Miles Yu: “Strategic Ambiguity” Toward Taiwan Is “Quixotic” and “Dangerous”

In a Taipei Times Op-Ed from October 31, China policy expert Miles Yu argues that the concept of “strategic ambiguity” on Taiwan’s defense is “quixotic” and “dangerous,” and what actually has kept the Taiwan Strait peaceful and stable for the past seven decades is not strategic ambiguity, but “strategic clarity.”

Yu writes: “The concept of strategic ambiguity refers to the supposed US position of not stating whether it will use force to defend Taiwan, if and when China invades the democratic nation.” “Dating back to the mid-1990s, the almost mystical thinking about ‘strategic ambiguity’ has spread like a contagion, affecting the minds of policymakers,” but in fact, strategic ambiguity “has never been the official US position.” 

Yu criticizes: “The concept of strategic ambiguity is intellectually incoherent.
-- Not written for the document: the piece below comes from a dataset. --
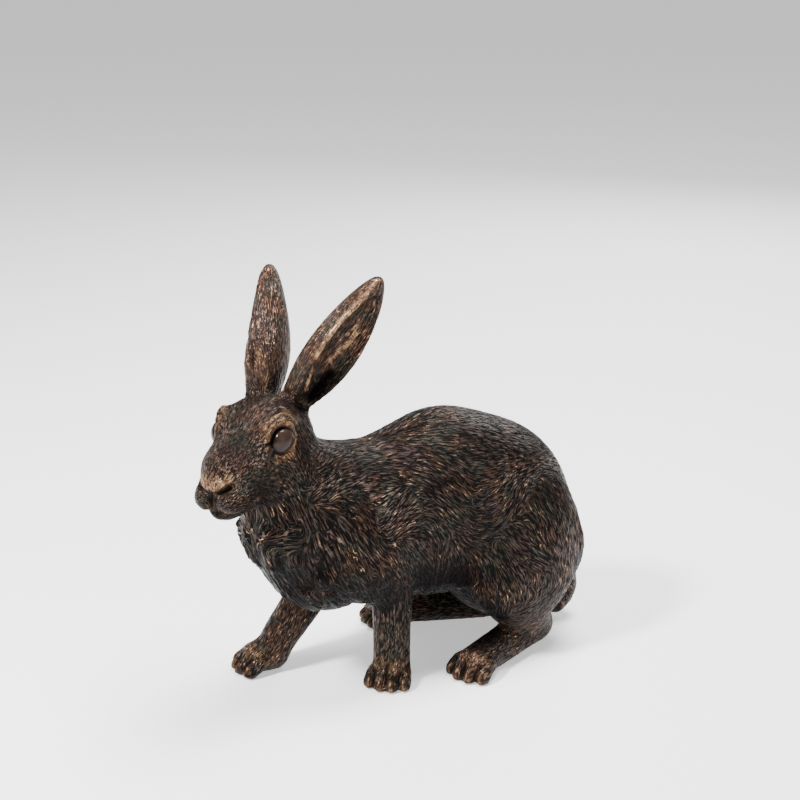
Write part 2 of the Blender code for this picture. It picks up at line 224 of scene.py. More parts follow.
def write_points(mesh, points):
    mesh.vertices.foreach_set("co", ((points + FIGURE_ORIGIN) * MM).ravel())
    mesh.update()


def read_normals(mesh):
    normals = np.empty(len(mesh.vertices) * 3)
    mesh.vertices.foreach_get("normal", normals)
    return normals.reshape(-1, 3)


def baked(body, kind, **settings):
    """Adds a modifier with its settings, and makes its result the object's own mesh."""
    modifier = body.modifiers.new(kind.lower(), kind)
    for name, value in settings.items():
        setattr(modifier, name, value)
    graph = bpy.context.evaluated_depsgraph_get()
    mesh = bpy.data.meshes.new_from_object(body.evaluated_get(graph))
    body.modifiers.clear()
    old = body.data
    body.data = mesh
    bpy.data.meshes.remove(old)


def relaxed(mesh, points, rounds, keep):
    """Evens out small facets, and pushes back as far as each round drew the surface in."""
    edges = np.empty(len(mesh.edges) * 2, dtype=np.int64)
    mesh.edges.foreach_get("vertices", edges)
    first, second = edges.reshape(-1, 2).T
    count = len(points)
    degree = np.bincount(first, minlength=count) + np.bincount(second, minlength=count)
    for _ in range(rounds):
        for pull in (0.5, -0.5 * keep):
            mean = np.empty_like(points)
            for axis in range(3):
                values = points[:, axis]
                total = np.bincount(first, values[second], count)
                total += np.bincount(second, values[first], count)
                mean[:, axis] = total / degree
            points = points + pull * (mean - points)
    return points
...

It confuses strategic intent with tactical operations. In its strategic intent, the United States has always maintained a policy and practice of strategic clarity. Implicitly or explicitly, every US president, since Harry Truman, has upheld America’s intent to intervene in the event of a PRC [People’s Republic of China] invasion of Taiwan. As is the case with all military plans, the only ambiguities are tactical and operational — questions of how, not if.”

He continues: “Strategic ambiguity is also quixotic because Beijing has never believed that the US is ambiguous about its intent to intervene militarily in the event of a PLA [People’s Liberation Army] invasion of Taiwan. This [Beijing’s] belief alone should make it obvious that talk about strategic ambiguity in Washington or elsewhere is delusional.”

“All CCP [Chinese Communist Party] leaders, from Mao Zedong to Xi Jinping, firmly believe the US will intervene with force in the event of a PLA invasion of Taiwan, subscribing to the unwavering belief in what the CCP calls the John Foster Dulles Doctrine on Taiwan — that the US grand strategy … requires Taiwan to be an ‘unsinkable aircraft carrier’ for the US and that the US would never let a communist country like China take over Taiwan and will unequivocally use force to intervene if the PLA attempts to invade the island.”

Yu adds: “Today, we are living at a time of enhanced US strategic clarity. It has grown in the last six years, through Republican and Democratic administrations.” “Since October 2021, on four separate occasions, President Joe Biden has explicitly and unambiguously stated that the US would intervene militarily” if China invaded Taiwan.

“The US Congress has also achieved a historic, bipartisan consensus on the importance of defending Taiwan. We’ve seen this in several landmark acts passed with unanimous, or near-unanimous, support, further codifying America’s strategic clarity in defense of Taiwan.”

Yu warns: “The CCP is a revisionist regime poised to launch a chain of aggression in the Indo-Pacific, with Taiwan as the first link in that chain. We have seen such aggression before, in Sudetenland with Nazi Germany, and in Manchuria with Imperial Japan.”

He concludes: “Strategic clarity on Taiwan should help provide strategic clarity on the China challenge as a whole.” “Taiwan is China’s Sudetenland. The CCP is not ambiguous about this. And neither should we be. Let’s avoid the dangerous and tragic ‘strategic ambiguity’ as seen in Munich in 1938.”

[1] Taipei Times: https://www.taipeitimes.com/News/editorials/archives/2022/10/31/2003787992

Blinken: China Undermines “Status Quo,” While Speeding Up Its Annexation of Taiwan

On October 26, U.S. Secretary of State Antony Blinken accused China of undermining a decades-old “status quo” that has kept Washington and Beijing from going to war over Taiwan, saying China was trying to “speed up” its seizure of Taiwan.

“What’s changed is this — a decision by the government in Beijing that that status quo was no longer acceptable, that they wanted to speed up the process by which they would pursue [so-called] reunification,” Blinken said in an interview at Bloomberg’s offices in Washington.

“They also, I think, made decisions about how they would do that, including exerting more pressure on Taiwan, coercion — making life difficult in a variety of ways on Taiwan in the hopes that that would speed reunification,” he said.

The latest comments from the top U.S. diplomat rebuking China over Taiwan expand on Blinken’s statements a week earlier that China might seize Taiwan on a “much faster timeline” than previously thought.

Blinken’s latest criticism came shortly after Beijing wrapped up its twice-a-decade Chinese Communist Party’s National Congress, which saw Chinese President Xi Jinping consolidate his power.

Blinken said the U.S. and China were now clearly engaged in a global competition to shape international affairs, with China pushing back against the U.S. to champion an “illiberal” world order.

“We don’t look for conflict [with China],” Blinken said. “But equally, we’re resolute in standing up for our interests, standing up for our values. And again, when it comes to Taiwan, standing up for the proposition that’s held for decades, that these differences need to be managed and resolved peacefully.”

“There cannot and should not be unilateral changes to the status quo, particularly by force, and that we have an abiding interest in peace and stability in the Taiwan Strait,” he emphasized.